Recommended ammunition for these rifles would be: Sellier and Belloit, any post 1970's Yugoslavian, Ecuadorian, Wartime German, Egyptian, Commercial hunting loads, and any handloads you may be able to tune out for your particular rifle. keep in mind that you should always treat milsurp ammo as if it is corrosive and clean accordingly, or you will ruin your barrel. and gas system. here is a link to cleaning after shooting corrosive ammunition. bore cleaning

It is recommended that you clean your gas system after everytime you shoot. with the bolt assembly removed or locked to the rear, remove the handguard and gas system. spray the inside of the cylinder and all surfaces of the gas piston with commercial carburetor or brake cleaner... it is cheaper than the name brand gun solvents and works just as well. use only in a well ventilated area so you don't pass out or piss off the wife. wipe clean and then wipe the mating surfaces with a little bit of light oil to prevent rust. remove any excess oil. a pipe cleaner works well removing carbon fouling from the inside of the piston, and a .45 cal bore brush does fine for carbon fouling on the inside of the cylinder. this will prevent gas system freeze up or "seizure" down the line, a very common problem with these rifles.

How to tell if an advertised "unfired" gun is really "unfired"

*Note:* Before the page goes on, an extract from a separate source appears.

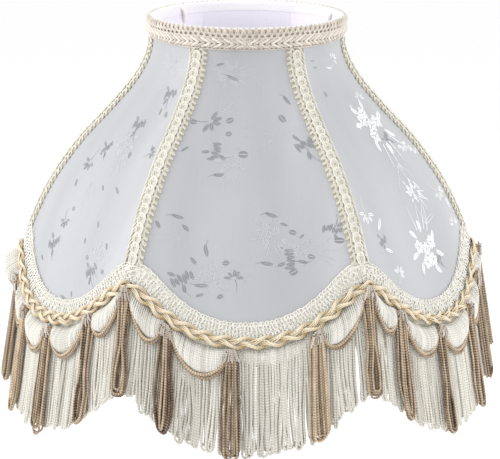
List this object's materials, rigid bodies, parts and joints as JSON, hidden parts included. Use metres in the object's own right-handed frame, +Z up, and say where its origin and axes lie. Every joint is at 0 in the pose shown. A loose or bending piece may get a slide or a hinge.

here are some ways to tell if the rifle has been fired: if there is black residue on the inside of the handguard and stock around the gas piston/cylinder area, and on the gas piston, if the gas piston and/or bore has any pitting or corrosion, if there is a small ring of fine pitting on the bolt face around the firing pin hole, If there is rub mark on the front of the bolt carrier where the operating rod would strike. all these things mean the gun has been fired.